##### INFORMATION PROVIDED #####

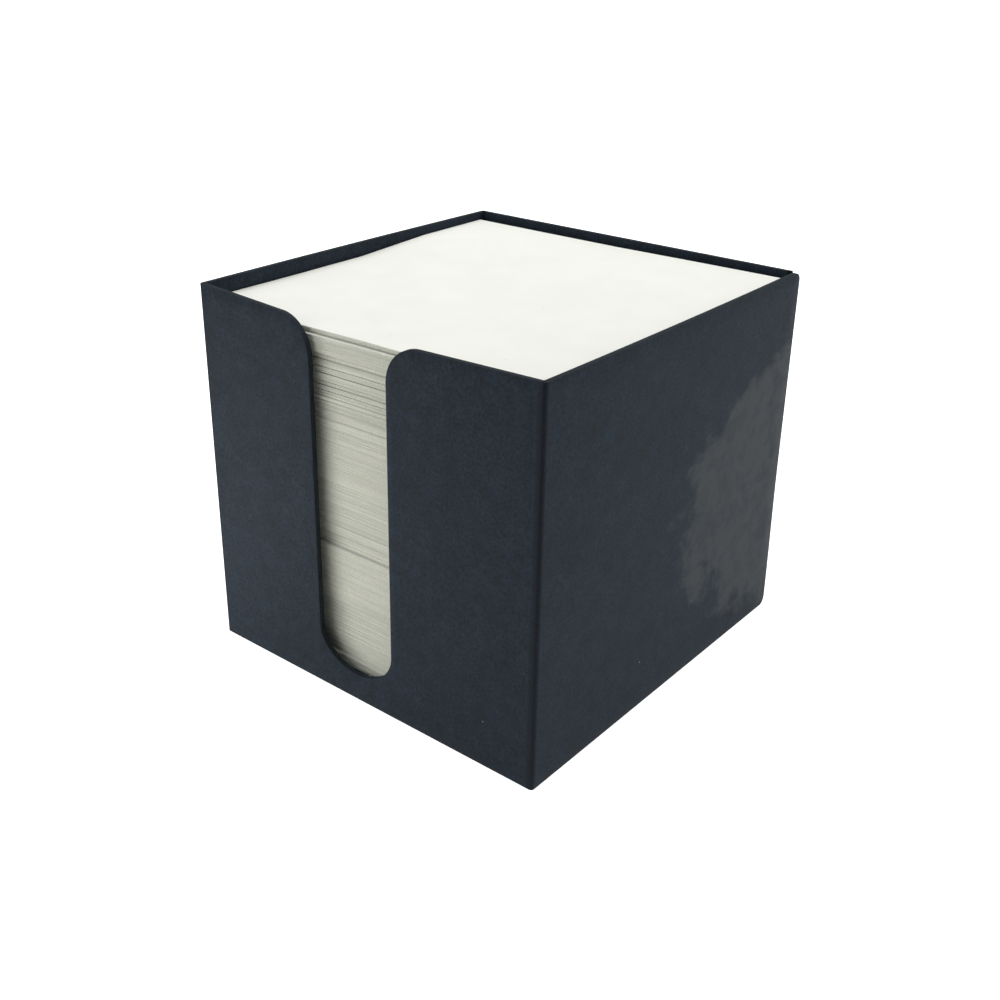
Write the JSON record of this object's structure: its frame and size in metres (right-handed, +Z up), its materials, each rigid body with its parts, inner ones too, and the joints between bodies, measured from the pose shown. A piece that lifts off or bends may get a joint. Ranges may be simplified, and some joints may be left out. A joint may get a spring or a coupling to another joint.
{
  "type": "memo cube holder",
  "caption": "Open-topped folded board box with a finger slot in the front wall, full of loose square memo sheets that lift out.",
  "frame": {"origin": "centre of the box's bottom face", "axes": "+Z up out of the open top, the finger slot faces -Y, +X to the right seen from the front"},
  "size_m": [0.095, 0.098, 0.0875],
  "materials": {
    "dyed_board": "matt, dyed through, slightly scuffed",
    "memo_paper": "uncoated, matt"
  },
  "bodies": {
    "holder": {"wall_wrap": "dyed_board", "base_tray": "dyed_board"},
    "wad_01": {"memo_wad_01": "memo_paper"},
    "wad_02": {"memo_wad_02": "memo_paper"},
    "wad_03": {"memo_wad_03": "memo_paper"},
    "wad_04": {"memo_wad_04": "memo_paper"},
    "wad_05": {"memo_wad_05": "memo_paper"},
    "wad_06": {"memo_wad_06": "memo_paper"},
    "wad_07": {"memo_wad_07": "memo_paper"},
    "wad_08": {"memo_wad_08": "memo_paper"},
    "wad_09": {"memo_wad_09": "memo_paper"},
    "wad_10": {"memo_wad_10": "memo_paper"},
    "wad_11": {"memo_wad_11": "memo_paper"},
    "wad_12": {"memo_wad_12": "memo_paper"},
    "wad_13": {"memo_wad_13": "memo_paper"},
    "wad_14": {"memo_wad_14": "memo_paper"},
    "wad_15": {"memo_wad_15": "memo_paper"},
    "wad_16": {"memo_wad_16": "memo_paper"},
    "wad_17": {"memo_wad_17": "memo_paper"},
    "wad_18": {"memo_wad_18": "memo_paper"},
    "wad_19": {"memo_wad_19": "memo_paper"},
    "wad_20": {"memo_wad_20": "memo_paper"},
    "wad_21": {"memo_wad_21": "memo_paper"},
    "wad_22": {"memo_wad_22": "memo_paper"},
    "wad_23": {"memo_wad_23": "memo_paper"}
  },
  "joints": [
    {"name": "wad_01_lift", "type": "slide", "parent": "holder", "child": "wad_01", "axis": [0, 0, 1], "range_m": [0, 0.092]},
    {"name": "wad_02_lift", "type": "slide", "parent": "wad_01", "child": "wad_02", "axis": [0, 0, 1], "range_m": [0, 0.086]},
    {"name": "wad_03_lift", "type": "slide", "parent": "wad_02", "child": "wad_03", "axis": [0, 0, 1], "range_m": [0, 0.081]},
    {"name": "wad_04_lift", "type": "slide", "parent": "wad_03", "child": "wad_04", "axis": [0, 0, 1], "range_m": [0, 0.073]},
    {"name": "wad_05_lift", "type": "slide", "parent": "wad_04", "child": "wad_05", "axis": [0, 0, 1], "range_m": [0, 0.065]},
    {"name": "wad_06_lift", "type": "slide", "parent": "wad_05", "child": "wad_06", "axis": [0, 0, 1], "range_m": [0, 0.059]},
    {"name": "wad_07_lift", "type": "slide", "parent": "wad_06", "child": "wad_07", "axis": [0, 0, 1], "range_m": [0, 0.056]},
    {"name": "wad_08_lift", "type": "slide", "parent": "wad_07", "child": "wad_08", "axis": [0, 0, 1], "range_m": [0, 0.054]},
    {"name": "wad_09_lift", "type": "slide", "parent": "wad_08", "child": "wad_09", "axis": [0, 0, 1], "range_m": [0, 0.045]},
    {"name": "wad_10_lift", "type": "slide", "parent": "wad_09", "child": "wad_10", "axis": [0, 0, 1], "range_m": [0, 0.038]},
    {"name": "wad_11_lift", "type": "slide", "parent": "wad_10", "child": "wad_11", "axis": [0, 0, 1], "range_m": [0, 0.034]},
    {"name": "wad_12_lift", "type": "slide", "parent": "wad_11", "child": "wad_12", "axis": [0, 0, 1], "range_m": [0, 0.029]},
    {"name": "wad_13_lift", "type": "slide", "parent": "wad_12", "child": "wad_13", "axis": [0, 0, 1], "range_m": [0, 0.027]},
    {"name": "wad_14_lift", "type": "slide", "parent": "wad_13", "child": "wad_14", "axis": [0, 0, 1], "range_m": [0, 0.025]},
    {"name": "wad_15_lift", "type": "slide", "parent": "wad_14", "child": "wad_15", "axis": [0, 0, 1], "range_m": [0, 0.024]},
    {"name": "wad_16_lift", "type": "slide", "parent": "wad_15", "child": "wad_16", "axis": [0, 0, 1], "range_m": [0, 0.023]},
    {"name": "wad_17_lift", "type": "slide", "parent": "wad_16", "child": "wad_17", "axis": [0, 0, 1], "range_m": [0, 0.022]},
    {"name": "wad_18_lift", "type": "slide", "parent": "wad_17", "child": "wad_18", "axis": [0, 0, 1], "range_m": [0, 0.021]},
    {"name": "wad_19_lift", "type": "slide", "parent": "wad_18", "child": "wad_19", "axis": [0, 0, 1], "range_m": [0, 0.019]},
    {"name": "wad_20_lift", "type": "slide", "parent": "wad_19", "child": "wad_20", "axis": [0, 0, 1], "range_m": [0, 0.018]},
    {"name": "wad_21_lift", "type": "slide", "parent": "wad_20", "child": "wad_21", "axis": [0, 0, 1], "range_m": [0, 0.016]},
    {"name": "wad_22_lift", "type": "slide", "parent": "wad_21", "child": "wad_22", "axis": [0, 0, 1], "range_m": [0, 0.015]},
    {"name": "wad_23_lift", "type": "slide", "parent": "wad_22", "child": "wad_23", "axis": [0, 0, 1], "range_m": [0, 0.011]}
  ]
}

#####

DIRECTIVE
The lines above should be duplicated exactly.

RESPONSE FOR THIS EXERCISE
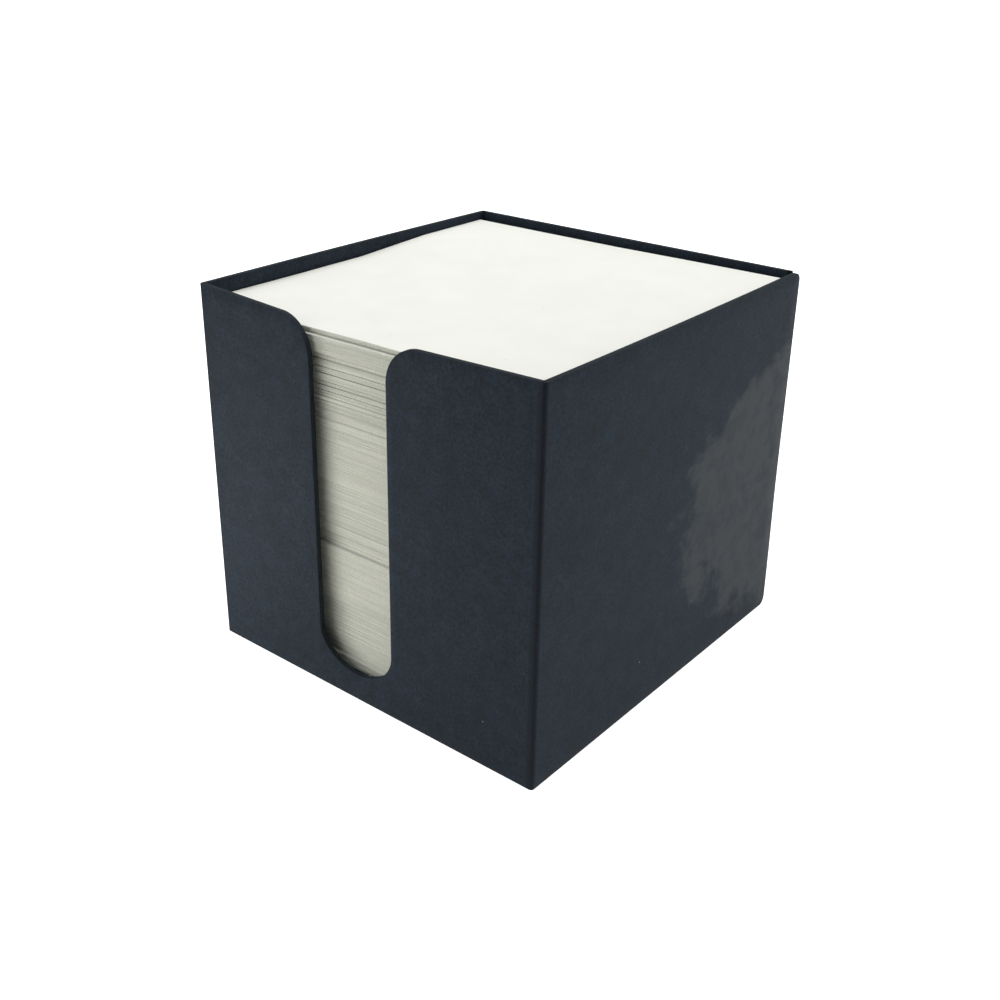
Write the JSON record of this object's structure: its frame and size in metres (right-handed, +Z up), its materials, each rigid body with its parts, inner ones too, and the joints between bodies, measured from the pose shown. A piece that lifts off or bends may get a joint. Ranges may be simplified, and some joints may be left out. A joint may get a spring or a coupling to another joint.
{
  "type": "memo cube holder",
  "caption": "Open-topped folded board box with a finger slot in the front wall, full of loose square memo sheets that lift out.",
  "frame": {"origin": "centre of the box's bottom face", "axes": "+Z up out of the open top, the finger slot faces -Y, +X to the right seen from the front"},
  "size_m": [0.095, 0.098, 0.0875],
  "materials": {
    "dyed_board": "matt, dyed through, slightly scuffed",
    "memo_paper": "uncoated, matt"
  },
  "bodies": {
    "holder": {"wall_wrap": "dyed_board", "base_tray": "dyed_board"},
    "wad_01": {"memo_wad_01": "memo_paper"},
    "wad_02": {"memo_wad_02": "memo_paper"},
    "wad_03": {"memo_wad_03": "memo_paper"},
    "wad_04": {"memo_wad_04": "memo_paper"},
    "wad_05": {"memo_wad_05": "memo_paper"},
    "wad_06": {"memo_wad_06": "memo_paper"},
    "wad_07": {"memo_wad_07": "memo_paper"},
    "wad_08": {"memo_wad_08": "memo_paper"},
    "wad_09": {"memo_wad_09": "memo_paper"},
    "wad_10": {"memo_wad_10": "memo_paper"},
    "wad_11": {"memo_wad_11": "memo_paper"},
    "wad_12": {"memo_wad_12": "memo_paper"},
    "wad_13": {"memo_wad_13": "memo_paper"},
    "wad_14": {"memo_wad_14": "memo_paper"},
    "wad_15": {"memo_wad_15": "memo_paper"},
    "wad_16": {"memo_wad_16": "memo_paper"},
    "wad_17": {"memo_wad_17": "memo_paper"},
    "wad_18": {"memo_wad_18": "memo_paper"},
    "wad_19": {"memo_wad_19": "memo_paper"},
    "wad_20": {"memo_wad_20": "memo_paper"},
    "wad_21": {"memo_wad_21": "memo_paper"},
    "wad_22": {"memo_wad_22": "memo_paper"},
    "wad_23": {"memo_wad_23": "memo_paper"}
  },
  "joints": [
    {"name": "wad_01_lift", "type": "slide", "parent": "holder", "child": "wad_01", "axis": [0, 0, 1], "range_m": [0, 0.092]},
    {"name": "wad_02_lift", "type": "slide", "parent": "wad_01", "child": "wad_02", "axis": [0, 0, 1], "range_m": [0, 0.086]},
    {"name": "wad_03_lift", "type": "slide", "parent": "wad_02", "child": "wad_03", "axis": [0, 0, 1], "range_m": [0, 0.081]},
    {"name": "wad_04_lift", "type": "slide", "parent": "wad_03", "child": "wad_04", "axis": [0, 0, 1], "range_m": [0, 0.073]},
    {"name": "wad_05_lift", "type": "slide", "parent": "wad_04", "child": "wad_05", "axis": [0, 0, 1], "range_m": [0, 0.065]},
    {"name": "wad_06_lift", "type": "slide", "parent": "wad_05", "child": "wad_06", "axis": [0, 0, 1], "range_m": [0, 0.059]},
    {"name": "wad_07_lift", "type": "slide", "parent": "wad_06", "child": "wad_07", "axis": [0, 0, 1], "range_m": [0, 0.056]},
    {"name": "wad_08_lift", "type": "slide", "parent": "wad_07", "child": "wad_08", "axis": [0, 0, 1], "range_m": [0, 0.054]},
    {"name": "wad_09_lift", "type": "slide", "parent": "wad_08", "child": "wad_09", "axis": [0, 0, 1], "range_m": [0, 0.045]},
    {"name": "wad_10_lift", "type": "slide", "parent": "wad_09", "child": "wad_10", "axis": [0, 0, 1], "range_m": [0, 0.038]},
    {"name": "wad_11_lift", "type": "slide", "parent": "wad_10", "child": "wad_11", "axis": [0, 0, 1], "range_m": [0, 0.034]},
    {"name": "wad_12_lift", "type": "slide", "parent": "wad_11", "child": "wad_12", "axis": [0, 0, 1], "range_m": [0, 0.029]},
    {"name": "wad_13_lift", "type": "slide", "parent": "wad_12", "child": "wad_13", "axis": [0, 0, 1], "range_m": [0, 0.027]},
    {"name": "wad_14_lift", "type": "slide", "parent": "wad_13", "child": "wad_14", "axis": [0, 0, 1], "range_m": [0, 0.025]},
    {"name": "wad_15_lift", "type": "slide", "parent": "wad_14", "child": "wad_15", "axis": [0, 0, 1], "range_m": [0, 0.024]},
    {"name": "wad_16_lift", "type": "slide", "parent": "wad_15", "child": "wad_16", "axis": [0, 0, 1], "range_m": [0, 0.023]},
    {"name": "wad_17_lift", "type": "slide", "parent": "wad_16", "child": "wad_17", "axis": [0, 0, 1], "range_m": [0, 0.022]},
    {"name": "wad_18_lift", "type": "slide", "parent": "wad_17", "child": "wad_18", "axis": [0, 0, 1], "range_m": [0, 0.021]},
    {"name": "wad_19_lift", "type": "slide", "parent": "wad_18", "child": "wad_19", "axis": [0, 0, 1], "range_m": [0, 0.019]},
    {"name": "wad_20_lift", "type": "slide", "parent": "wad_19", "child": "wad_20", "axis": [0, 0, 1], "range_m": [0, 0.018]},
    {"name": "wad_21_lift", "type": "slide", "parent": "wad_20", "child": "wad_21", "axis": [0, 0, 1], "range_m": [0, 0.016]},
    {"name": "wad_22_lift", "type": "slide", "parent": "wad_21", "child": "wad_22", "axis": [0, 0, 1], "range_m": [0, 0.015]},
    {"name": "wad_23_lift", "type": "slide", "parent": "wad_22", "child": "wad_23", "axis": [0, 0, 1], "range_m": [0, 0.011]}
  ]
}